Losing a friend over absolutely nothing

DEAR EMILY,
There is no romance involved in this story. Only about a special friendship between a man and a woman gone awry—over absolutely nothing. An oversight and a miscommunication that should not have happened, had one of them put the brakes on an overwrought imagination and put more trust in a well-intentioned friend.

Both our jobs were in NGO. We thought alike, knew the same people, and did our work with intensity. He’s happily married with grown children, and I was happily single, married to my profession. The moment we met, it was like we had each found a long-lost buddy. We spoke on the phone so much that people close to us assumed we’d been friends forever —without benefits. We both felt so comfortable with each other.

I was happy he was not at all my type in the romantic sense. I was then in a relationship with someone I truly adored. I knew, too, how much he loved his wife and how comfortable she herself felt about me. She would call me occasionally when she assumed some news she picked up would be of interest to me.

One Christmas season, when the whole country was texting each other and crowding cyberspace with holiday greetings, I sent this man-friend a text which summed up the struggles we both had in our jobs. I quoted a philosopher who said that people with vision should have the courage to fly to the sun no matter if it melted their wings fulfilling those dreams.

I sent the message at 9 in the evening, but it didn’t get to him till the wee hours of the next morning. His wife saw it on her way to the bathroom and wondered what the message meant. He called me in the morning and asked what it was I was saying to him. I said it just meant we should pursue our dreams no matter how great the obstacles were. He called me three more times to squeeze from me what I really meant.

A few days later, he told me his wife has not stopped questioning our relationship. He then told me we’d have to stop our friendship for a while because of the strain it was putting on his marriage. He said we’d lie low for a month or so and let the storm pass.

That was nine years ago!

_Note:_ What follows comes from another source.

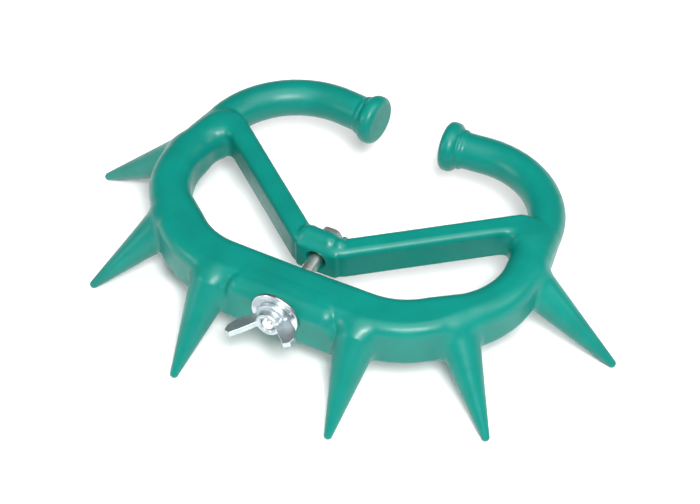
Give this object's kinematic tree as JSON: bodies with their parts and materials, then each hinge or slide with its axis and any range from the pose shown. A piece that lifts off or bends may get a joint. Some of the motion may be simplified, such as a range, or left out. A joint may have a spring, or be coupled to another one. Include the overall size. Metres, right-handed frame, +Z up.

We’ve not made any contact since then. It’s amazing how much can be read from a blank canvas by people who are supposedly intelligent with mature minds. How an honest friendship can be held suspect to be anything—but. How easily one can lose faith in humanity because of the inability of some to judge other people who have absolutely no hidden agenda.
DISAPPOINTED

Clearly you were disappointed by your friend’s inability to explain to his wife your innocent friendship with each other. The texting traffic in cyberspace that holiday season opened up his wife’s disaffection toward you, despite her seeming cordiality before. Your closeness to her husband, your frequent phone conversations must have been brewing quietly in her mind—and came to an abrupt boil with that innocent text she saw in the middle of the night.

Your friendship with this man must have been nothing but friendship to you. But what about him? Was it only friendship as well? He might have had more designs than friendship here. What may have been a totally innocent camaraderie on your part might have blown his mind by the intensity of his feelings for you. His wife might have known something was happening somewhere which he has denied to himself all along despite the platonic friendship.

There’s really no clear-cut answer to what you wrote. You found a friend. You lost a friend. But did you really—don’t you think it was his loss, not yours?

You must surely know by now that he’s not someone worthy to be called a friend. Not when you have to explain every word or every placement of a punctuation to him.